The last phenomena brought forward to assist in the solution of this interesting problem were a study of the tremulous movements that preceded and followed the shock, and their relation to the sound phenomena.
If the earthquake originated by the formation of a fissure, after the rending has gone on for a certain time the focal cavity is enlarged to a certain extent, and the great shock takes place. This would be followed by concluding tremulous waves. A succession of phenomena like those accompanied the shock about which Mallet writes.
By observations such as these, coupled with what has been said about the maximum and mean depths of the focal cavity, Mallet came to the conclusion that the focal cavity was a fissure, the rending open of which produced the earthquake. The vertical dimensions of this cavity were not more than 5·3 miles, but were probably limited to three miles.
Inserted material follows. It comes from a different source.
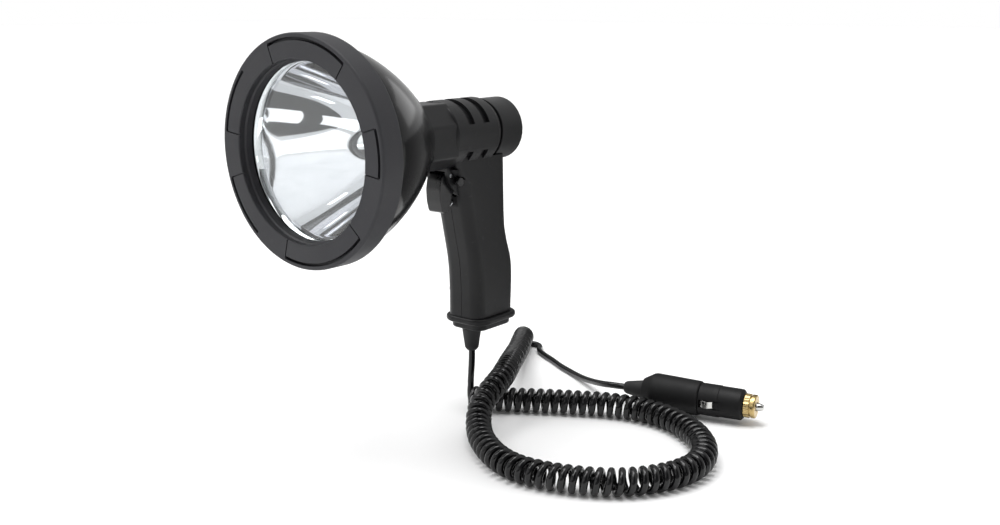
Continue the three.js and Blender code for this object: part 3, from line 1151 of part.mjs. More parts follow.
const bodyStart = PLUG_RELIEF_LENGTH + CLEARANCE;
const bodyEnd = bodyStart + PLUG_BODY_LENGTH;
const sleeveStart = bodyEnd + CLEARANCE;
const sleeveEnd = sleeveStart + PLUG_SLEEVE_LENGTH;
const noseStart = sleeveEnd + CLEARANCE;
const noseEnd = noseStart + NOSE_KNURL_LENGTH + NOSE_WAIST_LENGTH + NOSE_FLANGE_LENGTH;
const threadEnd = noseStart - NOSE_THREAD_LENGTH;
const reliefNeckEnd = PLUG_RELIEF_LENGTH + PLUG_RELIEF_NECK;
const springSeatY = reliefNeckEnd + CLEARANCE + PLUG_BODY_WALL;
const pinBack = threadEnd - CLEARANCE - PIN_FLANGE_LENGTH;
const fuseFront = pinBack - CLEARANCE;
const fuseBack = fuseFront - FUSE_LENGTH;

place(plug, "plug_strain_relief", turned([
  [0, 0], [PLUG_RELIEF_TIP_RADIUS, 0], [PLUG_RELIEF_RADIUS, PLUG_RELIEF_TIP],
  [PLUG_RELIEF_BACK_RADIUS, PLUG_RELIEF_LENGTH], [PLUG_RELIEF_NECK_RADIUS, PLUG_RELIEF_LENGTH],
  [PLUG_RELIEF_NECK_RADIUS, reliefNeckEnd], [0, reliefNeckEnd]], PLUG_SIDES), RUBBER);

// The plug's rear body: a stout tapered handle round the spring
function plugBody() {
  const neckBore = PLUG_RELIEF_NECK_RADIUS + CLEARANCE;
  const hollow = PLUG_BODY_FRONT_RADIUS - PLUG_BODY_WALL;
  return turned([
    [PLUG_BODY_START_RADIUS, bodyStart], [PLUG_BODY_RADIUS, bodyStart + PLUG_SHOULDER],
    [PLUG_BODY_FRONT_RADIUS, bodyEnd - PLUG_BODY_CHAMFER],
    [PLUG_BODY_FRONT_RADIUS - PLUG_BODY_CHAMFER, bodyEnd],
    [hollow, bodyEnd], [hollow, springSeatY], [PLUG_SPRING_WIRE_RADIUS * 2, springSeatY],
    [PLUG_SPRING_WIRE_RADIUS * 2, reliefNeckEnd + CLEARANCE], [neckBore, reliefNeckEnd + CLEARANCE],
    [neckBore, bodyStart]], PLUG_SIDES);
}
place(plug, "plug_body", plugBody(), SHELL_ABS);

// The plug's front sleeve: a round barrel with two side windows, rails ahead of them and a bore for the fuse
const windowStart = sleeveStart + CONTACT_START;
const windowEnd = windowStart + CONTACT_LENGTH + 2 * CLEARANCE;
const pocketFloor = PLUG_SLEEVE_RADIUS - CONTACT_POCKET_DEPTH;
function plugSleeve() {
  const spigotRadius = PLUG_BODY_FRONT_RADIUS - PLUG_BODY_WALL - CLEARANCE;
  const threadBore = NOSE_THREAD_RADIUS + CLEARANCE;
  const collarEnd = sleeveStart + PLUG_SLEEVE_COLLAR;
  const sleeve = turned([
    [FUSE_BORE_RADIUS, sleeveStart - PLUG_SLEEVE_SPIGOT], [spigotRadius, sleeveStart - PLUG_SLEEVE_SPIGOT],
    [spigotRadius, sleeveStart], [PLUG_SLEEVE_RADIUS, sleeveStart], [PLUG_SLEEVE_RADIUS, collarEnd],
    [PLUG_SLEEVE_RADIUS - PLUG_SLEEVE_STEP, collarEnd + PLUG_SLEEVE_STEP],
    [PLUG_SLEEVE_FRONT_RADIUS, sleeveEnd - PLUG_SLEEVE_CHAMFER],
    [PLUG_SLEEVE_FRONT_RADIUS - PLUG_SLEEVE_CHAMFER, sleeveEnd], [threadBore, sleeveEnd],
    [threadBore, threadEnd - CLEARANCE], [FUSE_BORE_RADIUS, threadEnd - CLEARANCE]], PLUG_SIDES);
  const half = CONTACT_HALF_WIDTH + CLEARANCE;
  const cuts = [-1, 1].flatMap((side) => {
    const ends = (inner) => [side * inner, side * (PLUG_SLEEVE_RADIUS + OVERRUN)].sort((a, b) => a - b);
    const floor = PLUG_SLEEVE_RADIUS - PLUG_SLEEVE_STEP - RAIL_DEPTH;
    return [
      block(...ends(pocketFloor), windowStart, windowEnd, -half, half),
      ...[-1, 1].map((edge) => block(...ends(floor), windowEnd - OVERRUN, windowEnd + RAIL_LENGTH,
        edge * half - RAIL_WIDTH / 2, edge * half + RAIL_WIDTH / 2))];
  });
  return cut(sleeve, ...cuts);
}
place(plug, "plug_sleeve", plugSleeve(), SHELL_ABS);

// The side contacts: bowed spring strips in the windows
function sideContact(side) {
  const [from, to] = [windowStart + CLEARANCE, windowEnd - CLEARANCE];
  const low = PLUG_SLEEVE_RADIUS - CONTACT_END_DEPTH;
  const rise = PLUG_SLEEVE_RADIUS + CONTACT_PROUD - low;
  const crown = Array.from({ length: CONTACT_STEPS + 1 }, (_, k) => {
    const share = k / CONTACT_STEPS;
    return [side * (low + rise * Math.sin(Math.PI * share)), THREE.MathUtils.lerp(from, to, share)];
  });
  const inner = crown.map(([x, y]) => [x - side * CONTACT_THICKNESS, y]).reverse();
  const shape = new THREE.Shape([...crown, ...inner].map(([x, y]) => new THREE.Vector2(x, y)));
  const strip = new THREE.ExtrudeGeometry(shape, { depth: 2 * CONTACT_HALF_WIDTH, bevelEnabled: false });
  return solid(strip.translate(0, 0, -CONTACT_HALF_WIDTH));
}
place(plug, "plug_contact_left", sideContact(1), NICKEL);
place(plug, "plug_contact_right", sideContact(-1), NICKEL);

// The brass nose: a knurled band, a waist and a rounded flange, screwed into the sleeve over the pin
function plugNose() {
  const knurlEnd = noseStart + NOSE_KNURL_LENGTH;
  const waistEnd = knurlEnd + NOSE_WAIST_LENGTH;
  const outline = Array.from({ length: 2 * NOSE_KNURLS }, (_, k) => {
    const angle = Math.PI * k / NOSE_KNURLS;
    const radius = NOSE_RADIUS - (k % 2) * NOSE_KNURL_DEPTH;
    return [radius * Math.cos(angle), radius * Math.sin(angle)];
  });
  const knurl = beamPlate(outline, noseStart, knurlEnd);
  const front = turned([
    [0, knurlEnd - OVERRUN], [NOSE_WAIST_RADIUS, knurlEnd - OVERRUN], [NOSE_WAIST_RADIUS, waistEnd],
    [NOSE_FLANGE_RADIUS, waistEnd], [NOSE_FLANGE_RADIUS, noseEnd - NOSE_FLANGE_ROUND],
    [NOSE_FLANGE_RADIUS - NOSE_FLANGE_ROUND / 3, noseEnd - NOSE_FLANGE_ROUND / 3],
    [NOSE_FLANGE_RADIUS - NOSE_FLANGE_ROUND, noseEnd], [0, noseEnd]], PLUG_SIDES);
  const thread = rod(NOSE_THREAD_RADIUS, threadEnd, noseStart + OVERRUN, PLUG_SIDES);
  const bore = rod(NOSE_BORE_RADIUS, threadEnd - OVERRUN, noseEnd + OVERRUN, SMALL_SIDES * 2);
  return cut(joined(knurl, front, thread), bore);
}
place(plug, "plug_nose_ring", plugNose(), BRASS);

// The centre pin: a flange behind the nose and a rounded tip ahead of it
const pinRadius = NOSE_BORE_RADIUS - CLEARANCE;
place(plug, "plug_center_pin", turned([
  [0, pinBack], [PIN_FLANGE_RADIUS, pinBack], [PIN_FLANGE_RADIUS, pinBack + PIN_FLANGE_LENGTH],
  [pinRadius, pinBack + PIN_FLANGE_LENGTH], [pinRadius, noseEnd], [PIN_TIP_RADIUS, noseEnd + PIN_PROUD / 2],
  [PIN_TIP_RADIUS * 3 / 4, noseEnd + PIN_PROUD * 7 / 8], [0, noseEnd + PIN_PROUD]], SMALL_SIDES), NICKEL);
place(plug, "plug_fuse", rod(FUSE_RADIUS, fuseBack, fuseFront, SMALL_SIDES), FUSE_GLASS);
place(plug, "plug_pin_spring", spring(
  PLUG_SPRING_COIL_RADIUS, PLUG_SPRING_WIRE_RADIUS, PLUG_SPRING_TURNS,
  springSeatY + CLEARANCE, fuseBack - CLEARANCE, 0, 0), STEEL);

const part = new THREE.Group();
part.add(lamp);
export default part;
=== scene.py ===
import math

import bmesh
import bpy
from mathutils import Matrix, Vector


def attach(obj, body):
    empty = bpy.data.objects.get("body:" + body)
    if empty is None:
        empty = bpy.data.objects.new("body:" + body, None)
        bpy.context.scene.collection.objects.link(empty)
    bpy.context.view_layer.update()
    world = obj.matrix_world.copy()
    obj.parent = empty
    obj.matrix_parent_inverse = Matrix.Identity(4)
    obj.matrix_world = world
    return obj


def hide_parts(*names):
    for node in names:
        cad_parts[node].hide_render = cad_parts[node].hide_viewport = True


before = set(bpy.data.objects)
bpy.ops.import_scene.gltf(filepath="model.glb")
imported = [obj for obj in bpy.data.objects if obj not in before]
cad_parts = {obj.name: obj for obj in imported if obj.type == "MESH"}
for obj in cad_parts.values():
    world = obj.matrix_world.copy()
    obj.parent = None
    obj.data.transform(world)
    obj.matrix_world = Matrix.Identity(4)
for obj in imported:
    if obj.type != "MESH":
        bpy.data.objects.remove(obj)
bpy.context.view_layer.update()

# The view. The lamp is seen from its front left and a little from above, through a lens of about
# 41 mm on a 36 mm sensor. The factory scene's own lamp, cube and camera are cleared away.
for name in ("Cube", "Light", "Camera"):
    if name in bpy.data.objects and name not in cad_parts:
        bpy.data.objects.remove(bpy.data.objects[name])
scene = bpy.context.scene
VIEW_AZIMUTH, VIEW_ELEVATION = math.radians(39.02), math.radians(12.99)


def placed(name, data):
    """A new object in the scene."""
    thing = bpy.data.objects.new(name, data)
    scene.collection.objects.link(thing)
    return thing


view = placed("view", bpy.data.cameras.new("view"))
view.data.lens = 40.887
view.data.sensor_width = 36
view.data.clip_start = 0.01
view.data.clip_end = 1000
view.location = (0.5102, -0.6037, 0.1727)
view.rotation_euler = (math.pi / 2 - VIEW_ELEVATION, 0, VIEW_AZIMUTH)
scene.camera = view
scene.view_settings.view_transform = "Standard"

# The studio's sheets: a wide floor in matt white paint, a far white backdrop that gives low views
# their ground but lights nothing, and a dim grey panel just behind the lamp that only reflections
# see. The glossy bowl shows the panel as a dark lower half under a pale upper one.
FLOOR_Z, FLOOR_REACH = -0.1159, 400
BACKDROP_REACH, BACKDROP_TOP = 12, 5
PANEL_LEFT, PANEL_RIGHT, PANEL_PLACE, PANEL_TOP = -0.8, 0.2, 0.21, 0.11
SQUARE = ((-1, -1), (1, -1), (1, 1), (-1, 1))


def linear(code):
    """The linear colour of an sRGB hex code."""
    channels = [int(code[i:i + 2], 16) / 255 for i in (1, 3, 5)]
    return [c / 12.92 if c <= 0.04045 else ((c + 0.055) / 1.055) ** 2.4 for c in channels] + [1]


def new_finish(name, inputs):
    """A new material with some of its shader's inputs set, its node tree and its shader."""
    finish = bpy.data.materials.new(name)
    finish.use_nodes = True
    shader = finish.node_tree.nodes["Principled BSDF"]
    for key, value in inputs.items():
        shader.inputs[key].default_value = value
    return finish, finish.node_tree, shader


def backlit_paper(name, glow):
    """Paper lit from behind: it glows evenly and reflects nothing."""
    return new_finish(name, {"Base Color": linear("#000000"), "Specular IOR Level": 0,
                             "Emission Color": linear(glow), "Emission Strength": 1})[0]


def stage_sheet(name, corners, faces, finish, *unseen_by):
    """Adds a sheet of the studio, which the named kinds of ray pass through."""
    mesh = bpy.data.meshes.new(name)
    mesh.from_pydata(corners, [], faces)
    mesh.materials.append(finish)
    sheet = placed(name, mesh)
    for ray in unseen_by:
        setattr(sheet, "visible_" + ray, False)


painted_floor = new_finish("matt_painted_floor", {
    "Base Color": linear("#fafafa"), "Roughness": 0.9, "Specular IOR Level": 0.2})[0]
floor_corners = [(x * FLOOR_REACH, y * FLOOR_REACH, FLOOR_Z) for x, y in SQUARE]
stage_sheet("studio_floor", floor_corners, [(0, 1, 2, 3)], painted_floor)

backdrop_corners = [(x * BACKDROP_REACH, y * BACKDROP_REACH, z)
                    for z in (FLOOR_Z, BACKDROP_TOP) for x, y in SQUARE]
backdrop_faces = [(i, (i + 1) % 4, (i + 1) % 4 + 4, i + 4) for i in range(4)]
white_paper = backlit_paper("backlit_white_paper", "#ffffff")
stage_sheet("white_backdrop", backdrop_corners, backdrop_faces, white_paper, "diffuse", "glossy", "shadow")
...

From the intersection of the wave paths upon the surface and the observed emergences, this fissure followed horizontally a curve of double flexure, about nine geographical miles in length. The area of this fissure was twenty-seven geographical miles. The time of rending it open in Apennine limestone would be about 7½ seconds, which should be the same as the period during which tremors were felt. The time actually recorded was six or eight seconds.
Briefly, this is, then, the line of reasoning which was followed by Mallet in an investigation the results of which are as interesting as they are startling. Since the line of investigation has been opened, and the existence of new problems has been indicated, other investigators, although not exactly following Mallet’s method in all their details, have, when endeavouring to attain the same ends, employed similar weapons.
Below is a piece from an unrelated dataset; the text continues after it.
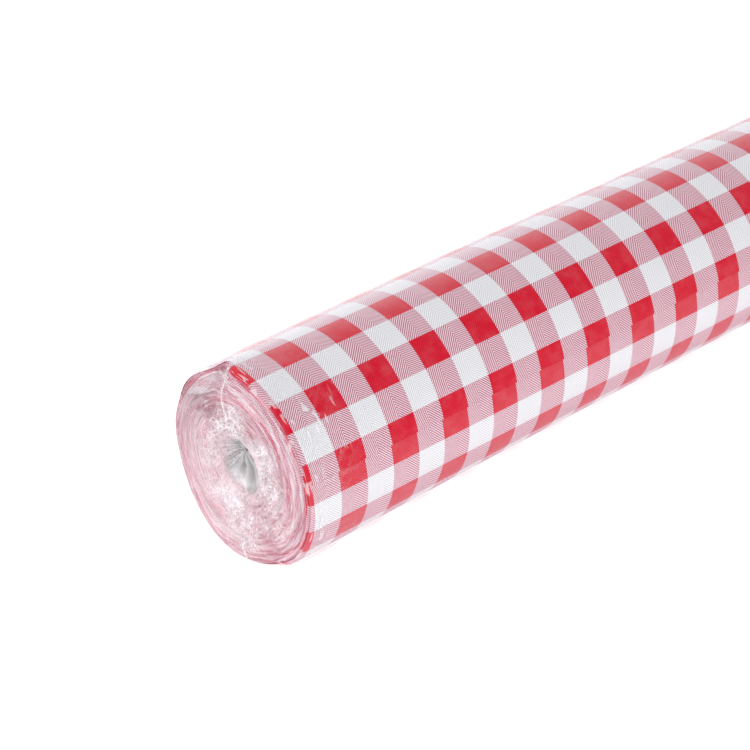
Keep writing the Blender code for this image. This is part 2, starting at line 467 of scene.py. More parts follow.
def printed_cloth():
    """Gingham: bands along the roll cross rows round it, red where both colour, pink where one does."""
    material, make, shader = new_material("gingham_print")
    uv = make.uv("print")
    wobble = make.math("MULTIPLY", make.math("SUBTRACT", make.noise(uv, 30.0), 0.5), 0.012)
    k, m, _ = make.split(uv)
    k, m = make.math("ADD", k, wobble), make.math("ADD", m, wobble)
    line = twill(make, k, m)
    band, row = checks(make, k, m)
    # the pressed twill lines are darker: partly the print's own tone, partly painted shade in the pressed
    # grooves
    white = make.mix(make.math("MULTIPLY", line, 0.75), srgb(224, 223, 226), srgb(178, 179, 186))
    pink = make.mix(line, srgb(221, 194, 202), srgb(156, 88, 108))
    red = make.mix(make.math("MULTIPLY", line, 0.5), srgb(199, 11, 42), srgb(168, 5, 29))
    coloured = make.mix(make.math("MAXIMUM", band, row), white, pink)
    colour = make.mix(make.math("MULTIPLY", band, row), coloured, red)

    # painted sheen: the print is paled towards white where it is seen edge-on, most on the upper rows and
    # less towards the floor, with a little random mottle and a faint even veil below the web's free edge; it
    # stands in for the film's reflection
    glancing = material.node_tree.nodes.new("ShaderNodeLayerWeight")
    under = make.ramp(m, UNDER_ROW, UNDER_ROW + 0.4, 1.0, 0.0)
    low_side = make.math("MULTIPLY", make.ramp(m, LOW_SIDE_ROW, LOW_SIDE_ROW + 1.6, 0.0, 1.0), under)
    strong = make.math("SUBTRACT", make.ramp(m, 0.0, 2.0, 1.0, 0.4), make.math("MULTIPLY", under, 0.6))
    strong = make.math("SUBTRACT", strong, make.math("MULTIPLY", low_side, 0.32))
    base = make.math("MULTIPLY_ADD", under, 0.028, 0.003)
    print_sheen = make.math("MULTIPLY_ADD", make.math("POWER", glancing.outputs["Facing"], 3.0), strong, base)
    print_sheen = make.math("MINIMUM", print_sheen, PRINT_SHEEN_MOST)
    mottle = make.ramp(make.noise(uv, 2.2, 3.0), 0.35, 0.75, 0.0, 0.03)
    sheened_print = make.mix(make.math("ADD", print_sheen, mottle, clamp=True), colour, srgb(236, 232, 238))
    # painted shade: the print is darkened on its low side, which faces the floor
    shaded = make.mix(make.math("MULTIPLY", low_side, 0.22), sheened_print, srgb(160, 120, 132))
    make.put(shader.inputs["Base Color"], shaded)

    fibre = make.noise(make.place(), 2600.0, 3.0, 0.6)
    height = make.math("ADD", make.math("MULTIPLY", line, -0.9), make.math("MULTIPLY", fibre, 0.1))
    make.put(shader.inputs["Normal"], make.bump(height, 0.00006, 0.8))
    make.put(shader.inputs["Roughness"], make.ramp(fibre, 0.2, 0.8, 0.50, 0.72))
    shader.inputs["Specular IOR Level"].default_value = 0.10
    return material


def cloth_back():
    """The unprinted side, where the colour shows through faintly."""
    material, make, shader = new_material("cloth_back")
    uv = make.uv("print")
    k, m, _ = make.split(uv)
    line = twill(make, k, m)
    colour = make.mix(make.math("MULTIPLY", line, 0.6), srgb(240, 226, 231), srgb(222, 190, 200))
    make.put(shader.inputs["Base Color"], colour)
    fibre = make.noise(make.place(), 2600.0, 3.0, 0.6)
    make.put(shader.inputs["Normal"], make.bump(fibre, 0.00008, 0.6))
    make.put(shader.inputs["Roughness"], make.ramp(fibre, 0.2, 0.8, 0.62, 0.80))
    return material


def cut_edge():
    """The web's cut edges, one thin layer on the next, tinted by the print that each one ends in, with
    painted shade and painted light in places.
    """
    material, make, shader = new_material("cut_edge")
    tint_and_shading = make.attribute("tint_and_shading")
    _, m, _ = make.split(make.uv("print"))
    row = make.ramp(make.math("PINGPONG", make.math("ADD", m, 0.5), 1.0), 0.35, 0.65)
    streaks = make.noise(make.rings(1000.0, 1.8, 2.4), 1.0, 3.0, 0.65)
    speckle = make.noise(make.place(), 900.0, 4.0, 0.7)
    pale = make.mix(tint_and_shading, srgb(203, 162, 173), srgb(178, 120, 136))
    inked = make.mix(tint_and_shading, srgb(192, 127, 144), srgb(158, 73, 94))
    colour = make.mix(make.math("MULTIPLY", row, 0.62), inked, pale)
    # dark and pale streaks round the rings: partly the layers' own tone, partly painted shade between them
    # and painted light on their ridges
    colour = make.mix(make.ramp(streaks, 0.41, 0.47, 0.85, 0.0), colour, srgb(150, 70, 92))
    colour = make.mix(make.ramp(streaks, 0.53, 0.59, 0.0, 0.65), colour, srgb(226, 198, 206))
    colour = make.mix(make.ramp(speckle, 0.55, 0.75, 0.0, 0.45), colour, srgb(232, 208, 215))
    # painted shade: the edges are greyed on the left side and in the pushed back part
    colour = make.mix(make.attribute("shade"), colour, srgb(140, 122, 130))
    make.put(shader.inputs["Base Color"], colour)
    make.put(shader.inputs["Normal"], make.bump(make.math("ADD", streaks, speckle), 0.00030, 0.8))
    shader.inputs["Roughness"].default_value = 0.8
    return material


def core_board():
    """Grey board, wound from strips, with the strips' seams running round it as a long helix."""
    material, make, shader = new_material("grey_board")
    x, y, z = make.split(make.place())
    turn = make.math("ARCTAN2", make.math("SUBTRACT", z, AXIS_Z), y)
    helix = make.math("ADD", make.math("MULTIPLY", x, 14.0), make.math("DIVIDE", turn, 2.0 * math.pi))
    seam = make.ramp(make.math("PINGPONG", helix, 0.5), 0.0, 0.02, 1.0, 0.0)
    drawn_out = make.join(make.math("MULTIPLY", x, 300.0), make.math("MULTIPLY", y, 900.0), z)
    fibre = make.noise(drawn_out, 1.0, 4.0, 0.6)
    board = make.mix(fibre, srgb(186, 181, 178), srgb(150, 144, 141))
    board = make.mix(make.math("MULTIPLY", seam, 0.7), board, srgb(104, 98, 95))
    make.put(shader.inputs["Base Color"], board)
    height = make.math("SUBTRACT", make.math("MULTIPLY", fibre, 0.4), seam)
    make.put(shader.inputs["Normal"], make.bump(height, 0.00025, 0.7))
    make.put(shader.inputs["Roughness"], make.ramp(fibre, 0.2, 0.8, 0.75, 0.92))
    return material


def wrinkle_glints(make, place):
    """Short dashes that run round the roll: wrinkles, whitened as painted glints."""
    x, y, z = make.split(place)
    along = make.math("MULTIPLY", x, 420.0)
    across = make.join(along, make.math("MULTIPLY", y, 75.0), make.math("MULTIPLY", z, 75.0))
    dashes = make.ramp(make.noise(across, 1.0, 1.0), 0.575, 0.64)
    patches = make.ramp(make.noise(place, 110.0), 0.46, 0.54)
    return make.math("MULTIPLY", make.math("MULTIPLY", dashes, patches), make.attribute("pulled"))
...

Thus, for example, Seebach, when determining the depth and nature of the origin of the earthquake of Middle Germany, reasoned somewhat as follows:—
Had the origin been more or less of a spherical cavity, then the region of most violent disturbance upon the surface would, according to a theorem we have already mentioned, have been upon or near a circle of about 8·8 miles in radius round the _epicentrum_. This region, however, was found by observation to lie along a curved band about forty miles in length, altogether on one side of the _epicentrum_.
To explain this anomaly Seebach followed Mallet, and assumed that the origin was not a spherical cavity, but a fissure.
The depth and strike of this fissure was determined by the observation that the area of greatest disturbance was along a curved line lying radial to the _epicentrum_. Such a condition it was assumed indicated that the fissure of origin must be inclined towards this area of greatest disturbance. A line was then drawn from this area to the _centrum_. A second line at right angles to this one gave the dip of the fissure.
Höfer, when working on the earthquake of Belluno, came to the conclusion that the disturbance originated from two faults meeting each other at an angle of 60°. In this determination he was chiefly influenced by the form of a certain homoseist which was of the form of an elongated ellipse met on one side by a second ellipse, the principal axes of the two ellipses giving the strike of the two faults.